Скрип саней и приглушенный цокот копыт убаюкивал, Маша прислонилась к одному из шуршащих мешков, начала дремать, ей было тепло… Ей снилась привениха в убежище дикушек, она наступала на нее, сердилась и повторяла: «Почему ты вечно убегаешь от мамы с папой, из моего замка, от тетки Марьи, чего тебе дома не сидится?» Маша твердила ей, что это получается без ее особого желания, на самом деле она очень скучает по дому, ни разу не уходила по собственной воле, но тетка не слушала ее, кричала все громче: «Куда ты бежишь? Совести у тебя нет, дома надо подвиги совершать, а не в чужих краях!» Потом ее крик превратился в ужасающий рев, она начала расти, подняла огромные черные лапы…
В этот момент Маша вдруг поняла, что проснулась, и на нее рычит не привениха, а огромный черный медведь, стоящий на задних лапах у ее саней.

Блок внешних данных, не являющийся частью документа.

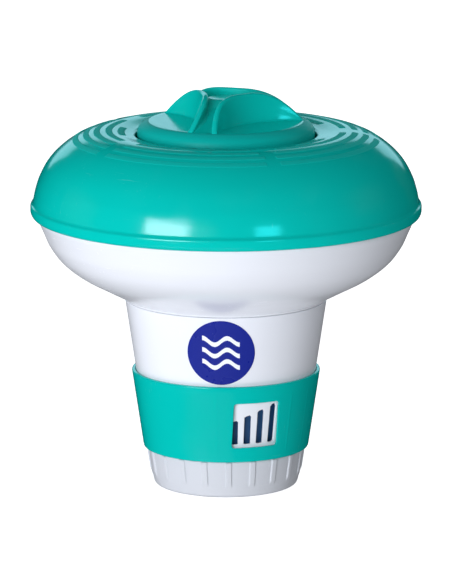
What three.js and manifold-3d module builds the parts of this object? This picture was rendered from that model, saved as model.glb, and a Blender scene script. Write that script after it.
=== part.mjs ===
// Floating chlorine dispenser: a two-shell float with a tapered dosing neck below it.
// Millimetres, +Z up. The origin is the centre of the flat underside of the base cup,
// and -Y points at the middle of the front window of the dosing collar.

import * as THREE from 'three';
import { mergeVertices } from 'three/addons/utils/BufferGeometryUtils.js';
import Module from 'manifold-3d';

const wasm = await Module();
wasm.setup();

// ---------------------------------------------------------------- driving dimensions

const gap = 0.3;                 // clearance between neighbouring pieces
const wall = 2.2;                // moulded wall of the float shells

const floatRadius = 102.5;       // widest point, the bead around the float's rim
const rimBottom = 144;           // lower edge of the top shell
const rimTop = 151.4;            // upper edge of the bead
const rimInner = 99.2;           // inside of the bead, around the bowl's rim
const domeTop = 188.8;           // highest ring of the dome
const lipTop = 187.4;            // where the dome turns down into the cap opening

const throatRadius = 47.4;       // cap opening
const skirtBottom = 172;         // lower end of the skirt under the cap opening
const skirtWall = 2.2;
const ledgeTop = 182;            // ledge that carries the cap, and locks its lugs
const ledgeBottom = 179;
const ledgeInner = 44.8;

const taper = 0.15;              // radius gained per millimetre of height on the neck
const taperFoot = 38.1;          // radius of that cone at the height of the underside
const neckBottom = 22.1;
const neckTop = 99.6;            // shoulder under the bowl
const neckWall = 1.4;
const spigotOuter = 50.2;        // upper end of the neck, inside the spout
const spigotInner = 48.4;
const spigotTop = 108;

const slotPitch = 9;             // degrees between dosing slots
const slotCount = 7;             // slots in each graded series
const slotWidth = 3.7;
const slotBottom = 30;
const slotTallest = 21;
const slotStep = 2.8;            // each slot is this much shorter than the next
const slotLast = 12.8;           // degrees from the window's middle to the tallest slot
const seriesCount = 2;           // one series behind each window

const collarBottom = 20.5;
const collarTop = 62;
const collarClearance = 0.3;     // running clearance on the neck
const collarWall = 1.95;
const collarLipInner = 39.7;     // lip trapped between the neck and the base cup
const collarLipTop = 21.8;
const collarTravel = 62;         // degrees from fully open to closed
const windowWidth = 24.7;
const windowBottom = 28.4;
const windowTop = 52.8;
const windowCorner = 1.4;

const keyAngle = 135;            // where the travel stop stands on the base cup, degrees
const keyWidth = 6;              // degrees

const baseTop = 20.2;
const baseWall = 2;
const baseFlatRadius = 35.4;
const baseProud = 0.1;           // the base cup is this much wider than the neck's cone
const ribCount = 20;
const ribWidth = 3.2;
const ribProud = 0.65;
const baseSpigotTop = 27.5;
const baseSpigotOuter = 39.3;
const baseSpigotInner = 37.7;

const basketBottom = 28.2;
const basketTop = 64;
const basketWall = 1.2;
const basketInset = 3.3;         // neck's outside to the basket's outside

const capRim = 46.4;
const capRimTop = 188.7;
const capFloor = 194;            // flat floor of the finger pockets
const capFloorRadius = 40.1;
const capThickness = 2;
const gripHeight = 15.5;         // top of the grip walls above that floor
const gripRidge = 13;            // distance of the wall tops' crest from the axis
const gripPlateau = 12.2;        // middle of the grip above the pocket floor
const gripWall = 2.2;
const scoopCentre = 59.3;        // plan circle that hollows out each finger pocket
const scoopRadius = 44.6;
const armAngles = [-8, 112, 232];

const lugWidth = 40;             // degrees
const lugNotchWidth = 48;        // degrees
const lockRingOuter = 44.4;
const lockRingInner = 40.9;
const lockRingTop = 189.3;
const lugOuter = 46.8;
const lugTop = 178.6;
const lugBottom = 175.9;

const labelRadius = 17.5;
const labelThickness = 0.4;
const labelHeight = 80.6;
const labelAngle = -113;

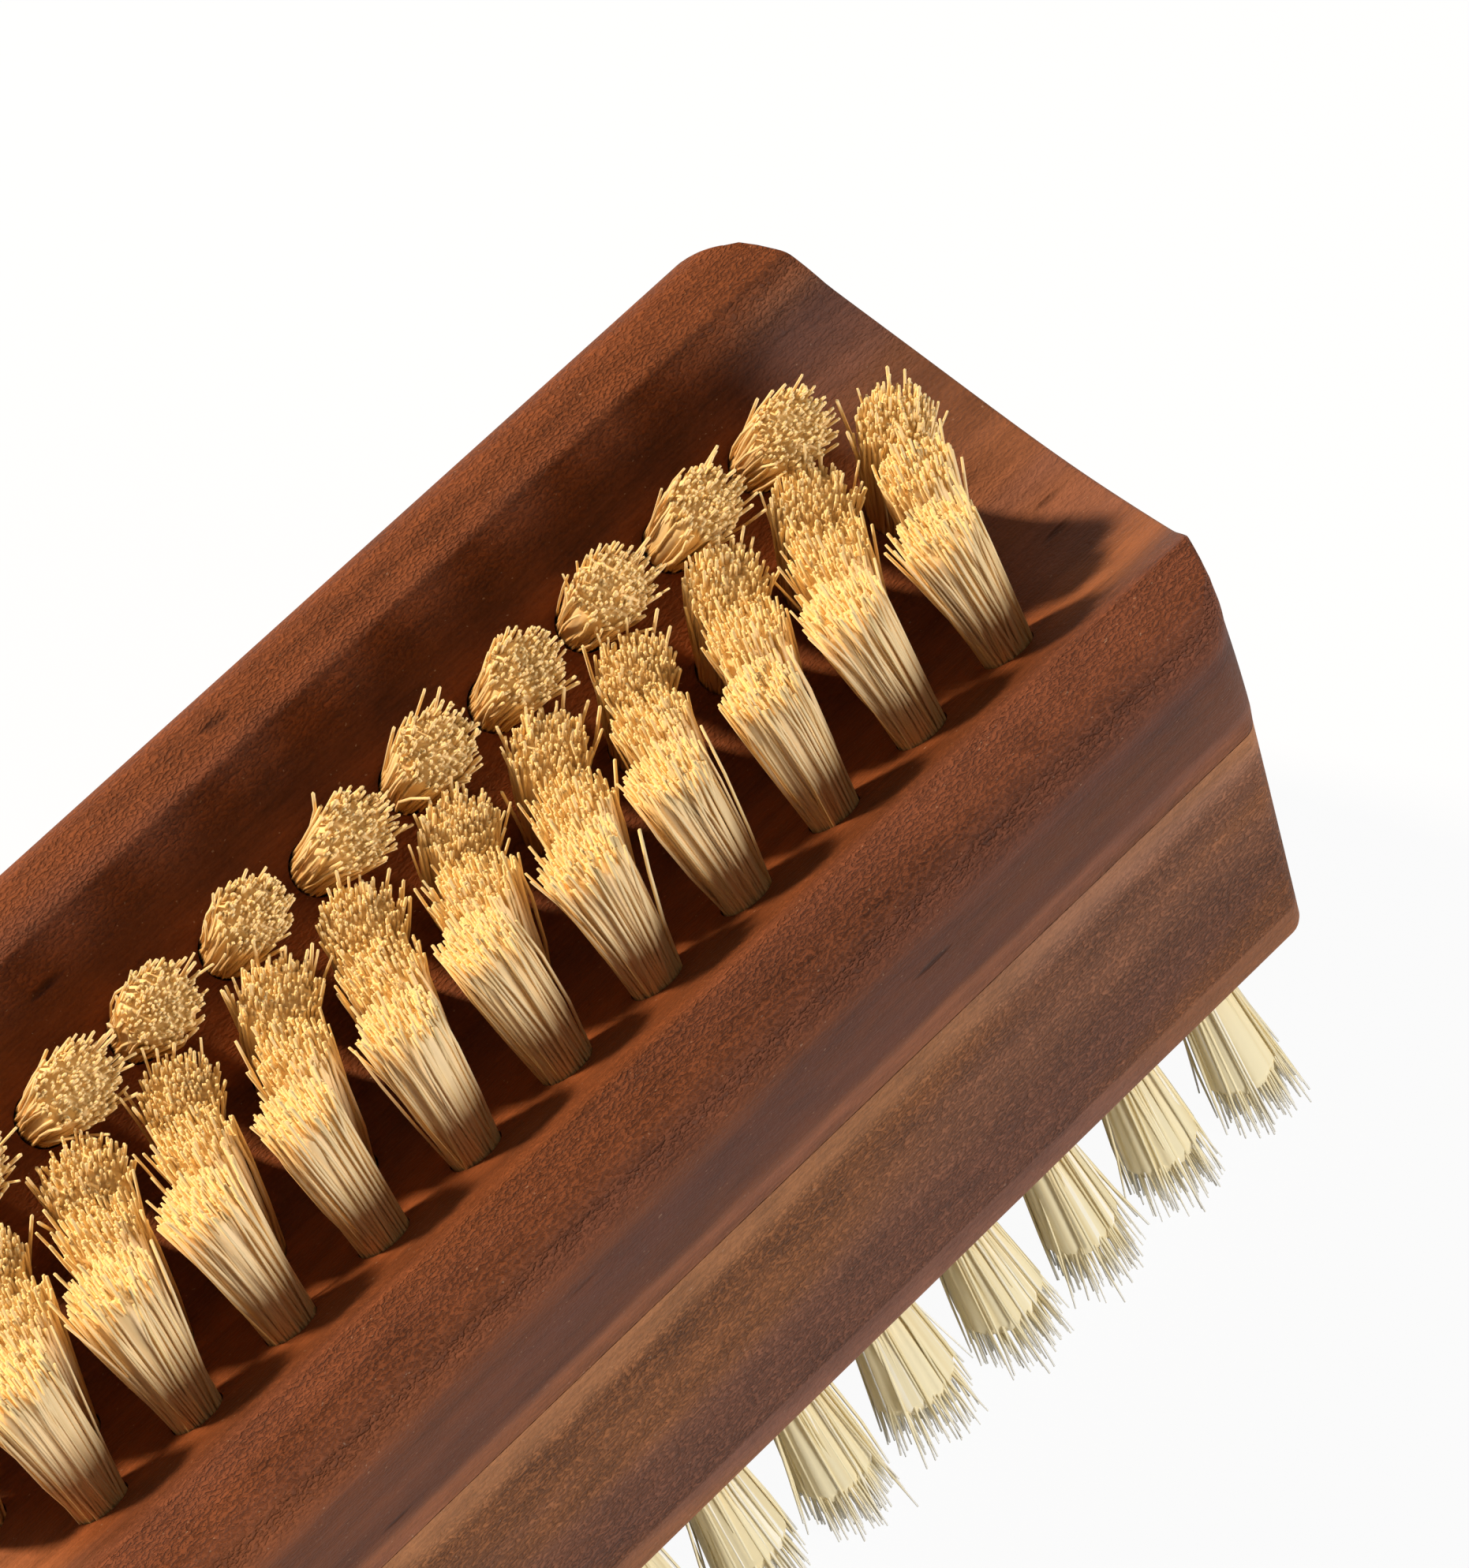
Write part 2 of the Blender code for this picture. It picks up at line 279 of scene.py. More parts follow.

Она широко распахнула глаза, увидела невероятно длинные кривые зубы, стекающую слюну, вдохнула запах, идущий от мокрой шерсти, и едва не потеряла сознание… Орал возница, лошади бились, грызли удила, вставали на дыбы под рысарями. Только закованный в латы конь Шестипалого, ведомый твердой рукой, попер прямо на медведя. Всадник держал в руке пику, направляя ее в зверя. Когда пика вонзилась в бок медведя, тот взревел с удвоенной яростью, отвлекаясь на нового врага, взмахнул лапами. Удар вскользь пришелся по замершей от ужаса девочке, распоров когтями шубку, куртку и опрокинув ее с саней. Шестипалый закричал, пришпорив коня и надавив на пику, он протащил медведя на ней. В это время кто-то из рысарей, такой же огромный, как медведь, справился наконец с перепуганной насмерть лошадью, подскочил со своей пикой, и они поволокли зверя уже вдвоем. Тут подоспели остальные рысари, но Шестипалый уже повалил зверя, прикончив его несколькими ударами своего огромного меча, выдернутого из ножен за спиной. В пылу схватки никто не подумал о Маше, поэтому, когда она поднялась из сугроба, отплевываясь от снега и кашляя, многие издали удивленный возглас. Девочка, не обращая ни на кого внимания, отряхивалась, она успела щелкнуть пальцами, восстанавливая кожаную куртку – когти зверя прорвали кожу, но лишь слегка царапнули броню из драконьей стали. Шестипалый схватил ее за руку до того, как она восстановила шубку.
– Ты жива! – воскликнул он. – Немедленно, перевязку! После такого удара, такие когти… Что у тебя за броня?
– Просто кожа, – Маша вдруг испугалась, что он заинтересуется драконьей сталью, произведенной в мире балаганщиков. – Простая кожа.
– Но шуба в клочья…
– Я успела прыгнуть, – настаивала Маша. – Когти скользнули по шубе, но не глубже!
– Я думал, она упала, – сказал возница.
– Я был уверен, что она уже у Звезд на горе! – вмешался рысарь.
Шестипалый глянул на шубу, перевел взгляд на Машу, потом проронил:
– Все по местам.
Маша кашлянула и полезла в сани. Ушибленный медвежьей лапой бок здорово болел, даже дышать было трудно, но попросить о помощи девочка не решалась – как бы она объяснила синяк или, не дай бог, сломанное ребро. Скрючившись меж двух мешков, она терпела, стиснув зубы, краем уха прислушиваясь к разговору рысарей, собирающихся взять медвежью тушу с собой.
– Зажарим вечерком…
– После темной недели мясо есть нельзя.
– Тем, кто в пути, можно. Много мы навоюем на овсе да воде. Мы ж не кони.